Dataset entries -
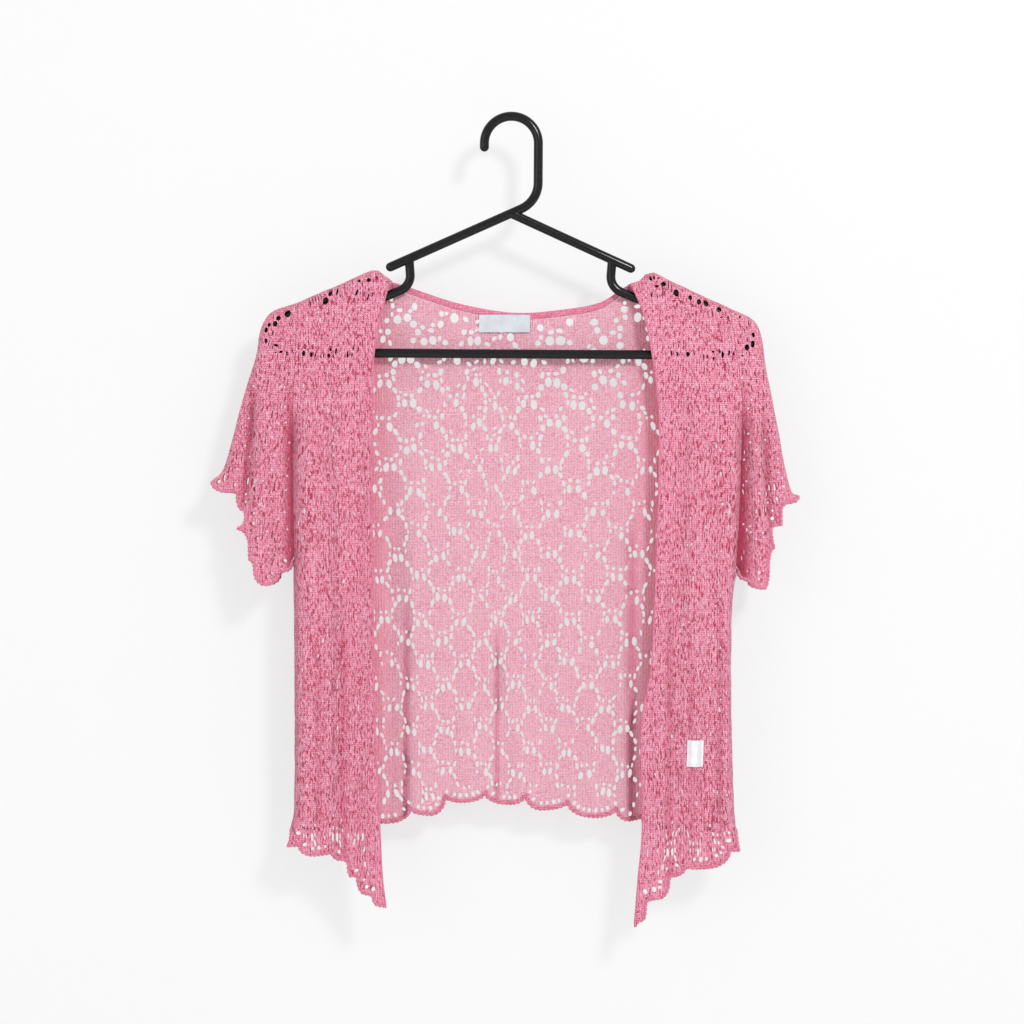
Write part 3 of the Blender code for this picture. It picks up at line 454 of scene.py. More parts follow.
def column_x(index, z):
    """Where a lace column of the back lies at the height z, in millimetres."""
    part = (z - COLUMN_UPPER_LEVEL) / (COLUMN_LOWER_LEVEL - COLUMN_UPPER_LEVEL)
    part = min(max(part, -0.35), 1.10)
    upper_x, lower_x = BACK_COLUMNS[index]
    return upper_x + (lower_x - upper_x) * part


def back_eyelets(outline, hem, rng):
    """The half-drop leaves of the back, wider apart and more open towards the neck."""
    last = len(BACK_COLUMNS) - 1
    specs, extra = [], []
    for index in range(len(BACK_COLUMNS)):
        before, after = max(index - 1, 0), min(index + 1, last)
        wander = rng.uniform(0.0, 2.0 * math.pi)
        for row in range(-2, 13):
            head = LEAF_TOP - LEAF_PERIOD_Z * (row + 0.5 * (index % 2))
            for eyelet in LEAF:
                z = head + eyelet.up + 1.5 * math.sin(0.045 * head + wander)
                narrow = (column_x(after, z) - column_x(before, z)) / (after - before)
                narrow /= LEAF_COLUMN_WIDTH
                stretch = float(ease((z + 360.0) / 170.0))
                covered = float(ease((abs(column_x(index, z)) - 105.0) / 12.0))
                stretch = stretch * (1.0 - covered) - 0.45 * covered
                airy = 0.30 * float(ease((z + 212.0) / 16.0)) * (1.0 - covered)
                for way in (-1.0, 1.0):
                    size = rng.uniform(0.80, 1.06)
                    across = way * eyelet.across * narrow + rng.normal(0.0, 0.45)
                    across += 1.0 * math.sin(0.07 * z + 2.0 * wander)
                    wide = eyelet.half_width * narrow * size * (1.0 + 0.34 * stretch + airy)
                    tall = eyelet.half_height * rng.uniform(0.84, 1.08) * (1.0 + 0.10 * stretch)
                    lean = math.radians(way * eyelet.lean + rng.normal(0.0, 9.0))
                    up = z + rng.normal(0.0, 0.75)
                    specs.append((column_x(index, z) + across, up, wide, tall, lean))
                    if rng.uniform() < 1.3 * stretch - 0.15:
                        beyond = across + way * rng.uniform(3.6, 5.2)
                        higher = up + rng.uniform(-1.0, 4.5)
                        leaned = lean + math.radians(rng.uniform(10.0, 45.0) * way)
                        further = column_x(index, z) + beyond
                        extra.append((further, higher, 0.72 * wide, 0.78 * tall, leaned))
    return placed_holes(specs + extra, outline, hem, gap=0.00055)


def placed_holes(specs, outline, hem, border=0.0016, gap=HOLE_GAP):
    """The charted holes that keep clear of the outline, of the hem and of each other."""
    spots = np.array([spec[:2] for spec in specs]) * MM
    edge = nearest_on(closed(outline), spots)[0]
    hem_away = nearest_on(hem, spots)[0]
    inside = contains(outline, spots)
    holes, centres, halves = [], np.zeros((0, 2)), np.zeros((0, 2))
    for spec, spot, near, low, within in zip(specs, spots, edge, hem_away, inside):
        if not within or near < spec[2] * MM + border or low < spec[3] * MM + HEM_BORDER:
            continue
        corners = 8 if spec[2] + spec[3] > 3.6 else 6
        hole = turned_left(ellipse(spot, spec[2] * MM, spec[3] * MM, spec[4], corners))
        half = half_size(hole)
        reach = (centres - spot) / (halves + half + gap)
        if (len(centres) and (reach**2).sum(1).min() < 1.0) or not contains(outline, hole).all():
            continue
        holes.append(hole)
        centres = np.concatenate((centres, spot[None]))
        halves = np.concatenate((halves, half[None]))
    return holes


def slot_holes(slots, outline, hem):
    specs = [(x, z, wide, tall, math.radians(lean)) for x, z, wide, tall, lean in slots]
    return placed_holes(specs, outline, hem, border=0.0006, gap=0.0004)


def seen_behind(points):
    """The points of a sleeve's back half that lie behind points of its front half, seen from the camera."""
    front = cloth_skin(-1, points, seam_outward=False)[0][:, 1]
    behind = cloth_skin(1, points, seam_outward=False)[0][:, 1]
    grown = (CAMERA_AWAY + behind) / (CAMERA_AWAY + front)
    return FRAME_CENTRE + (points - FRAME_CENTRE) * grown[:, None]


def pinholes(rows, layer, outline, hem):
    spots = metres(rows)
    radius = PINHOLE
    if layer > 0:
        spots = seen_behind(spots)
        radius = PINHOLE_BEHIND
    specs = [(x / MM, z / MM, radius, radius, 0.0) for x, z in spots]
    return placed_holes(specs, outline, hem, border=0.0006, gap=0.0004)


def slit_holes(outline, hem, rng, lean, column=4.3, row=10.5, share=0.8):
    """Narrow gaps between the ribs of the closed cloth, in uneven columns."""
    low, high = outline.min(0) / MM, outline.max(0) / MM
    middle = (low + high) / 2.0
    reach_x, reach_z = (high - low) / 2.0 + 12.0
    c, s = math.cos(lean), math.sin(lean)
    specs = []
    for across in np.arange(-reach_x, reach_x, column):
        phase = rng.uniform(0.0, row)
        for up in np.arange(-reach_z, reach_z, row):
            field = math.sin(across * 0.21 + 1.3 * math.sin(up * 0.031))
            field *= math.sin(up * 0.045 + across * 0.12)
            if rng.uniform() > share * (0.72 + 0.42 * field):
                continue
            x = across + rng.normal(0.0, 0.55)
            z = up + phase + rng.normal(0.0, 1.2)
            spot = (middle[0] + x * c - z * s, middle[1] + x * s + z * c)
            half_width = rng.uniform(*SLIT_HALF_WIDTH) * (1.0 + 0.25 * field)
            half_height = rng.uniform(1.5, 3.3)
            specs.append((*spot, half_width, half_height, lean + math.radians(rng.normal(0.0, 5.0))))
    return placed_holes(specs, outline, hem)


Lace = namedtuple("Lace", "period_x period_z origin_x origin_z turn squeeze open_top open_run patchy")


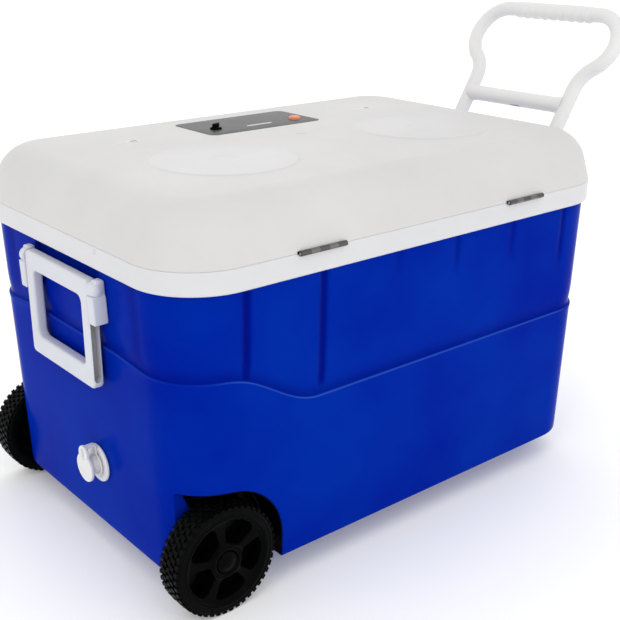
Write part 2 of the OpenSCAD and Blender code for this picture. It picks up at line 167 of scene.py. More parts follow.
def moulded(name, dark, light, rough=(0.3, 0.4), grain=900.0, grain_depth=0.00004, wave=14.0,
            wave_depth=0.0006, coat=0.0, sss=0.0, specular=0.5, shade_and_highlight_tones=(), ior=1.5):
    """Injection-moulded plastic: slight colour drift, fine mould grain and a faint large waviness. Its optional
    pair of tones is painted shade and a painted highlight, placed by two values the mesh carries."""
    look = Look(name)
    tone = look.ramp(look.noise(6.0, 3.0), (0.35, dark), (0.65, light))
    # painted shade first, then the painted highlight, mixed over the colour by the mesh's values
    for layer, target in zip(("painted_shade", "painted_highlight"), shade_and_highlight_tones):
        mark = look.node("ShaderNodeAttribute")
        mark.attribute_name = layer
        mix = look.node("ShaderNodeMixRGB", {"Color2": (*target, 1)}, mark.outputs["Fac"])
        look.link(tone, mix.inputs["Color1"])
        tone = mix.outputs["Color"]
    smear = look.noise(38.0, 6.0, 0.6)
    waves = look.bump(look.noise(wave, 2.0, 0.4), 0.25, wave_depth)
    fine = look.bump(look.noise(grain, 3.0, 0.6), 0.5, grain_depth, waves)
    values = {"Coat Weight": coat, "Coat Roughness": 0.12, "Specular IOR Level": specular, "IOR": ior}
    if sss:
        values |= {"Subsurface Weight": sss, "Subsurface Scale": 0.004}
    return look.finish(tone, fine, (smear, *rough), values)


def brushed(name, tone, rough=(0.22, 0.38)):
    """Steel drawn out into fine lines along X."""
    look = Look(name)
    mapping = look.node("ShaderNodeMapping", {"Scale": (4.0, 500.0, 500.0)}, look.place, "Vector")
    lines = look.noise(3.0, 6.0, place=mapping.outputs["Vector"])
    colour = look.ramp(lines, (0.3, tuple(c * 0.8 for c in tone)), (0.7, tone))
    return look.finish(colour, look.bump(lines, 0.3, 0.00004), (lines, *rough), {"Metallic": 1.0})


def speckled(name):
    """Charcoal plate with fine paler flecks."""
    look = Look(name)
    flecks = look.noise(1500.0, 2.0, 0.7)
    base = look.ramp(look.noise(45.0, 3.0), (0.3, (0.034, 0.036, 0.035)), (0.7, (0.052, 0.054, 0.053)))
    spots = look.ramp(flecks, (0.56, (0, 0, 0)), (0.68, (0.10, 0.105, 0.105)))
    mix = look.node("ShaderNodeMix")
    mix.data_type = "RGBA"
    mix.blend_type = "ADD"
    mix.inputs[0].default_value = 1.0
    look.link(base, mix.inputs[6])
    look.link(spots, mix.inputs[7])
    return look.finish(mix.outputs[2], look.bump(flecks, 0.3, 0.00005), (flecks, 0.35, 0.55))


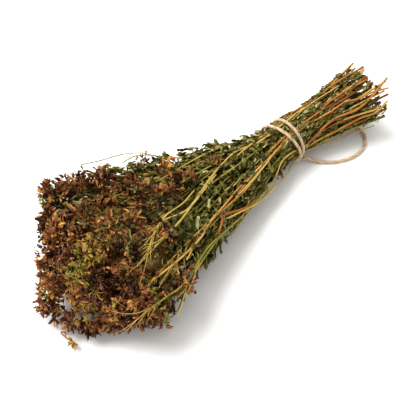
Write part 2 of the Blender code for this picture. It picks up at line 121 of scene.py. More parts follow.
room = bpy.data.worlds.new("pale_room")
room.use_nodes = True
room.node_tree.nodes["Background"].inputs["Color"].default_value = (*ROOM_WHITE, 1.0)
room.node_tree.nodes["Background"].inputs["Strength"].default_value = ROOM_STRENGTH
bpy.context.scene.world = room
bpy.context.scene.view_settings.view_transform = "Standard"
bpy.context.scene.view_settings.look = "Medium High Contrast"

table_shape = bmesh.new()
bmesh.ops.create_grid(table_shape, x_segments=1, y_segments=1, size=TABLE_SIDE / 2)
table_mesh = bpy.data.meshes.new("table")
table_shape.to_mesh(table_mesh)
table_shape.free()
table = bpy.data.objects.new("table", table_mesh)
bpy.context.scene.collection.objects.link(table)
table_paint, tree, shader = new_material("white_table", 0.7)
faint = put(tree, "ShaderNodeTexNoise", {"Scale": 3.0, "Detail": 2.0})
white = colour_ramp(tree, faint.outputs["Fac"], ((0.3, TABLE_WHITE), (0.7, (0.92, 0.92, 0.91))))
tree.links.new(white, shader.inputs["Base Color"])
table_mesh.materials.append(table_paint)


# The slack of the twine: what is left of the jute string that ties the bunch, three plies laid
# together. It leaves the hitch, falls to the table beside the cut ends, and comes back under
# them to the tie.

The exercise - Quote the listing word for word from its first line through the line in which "return upper_x +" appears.

Finished answer -
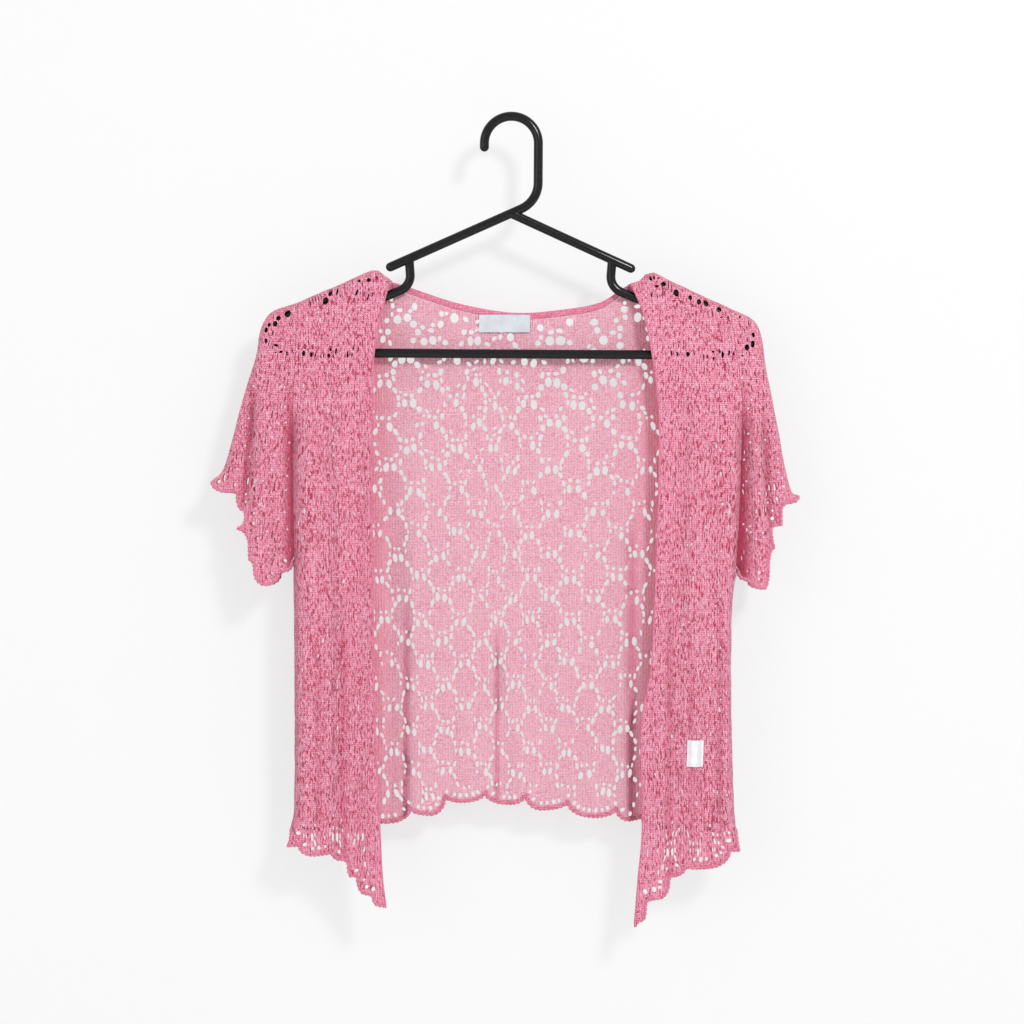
Write part 3 of the Blender code for this picture. It picks up at line 454 of scene.py. More parts follow.
def column_x(index, z):
    """Where a lace column of the back lies at the height z, in millimetres."""
    part = (z - COLUMN_UPPER_LEVEL) / (COLUMN_LOWER_LEVEL - COLUMN_UPPER_LEVEL)
    part = min(max(part, -0.35), 1.10)
    upper_x, lower_x = BACK_COLUMNS[index]
    return upper_x + (lower_x - upper_x) * part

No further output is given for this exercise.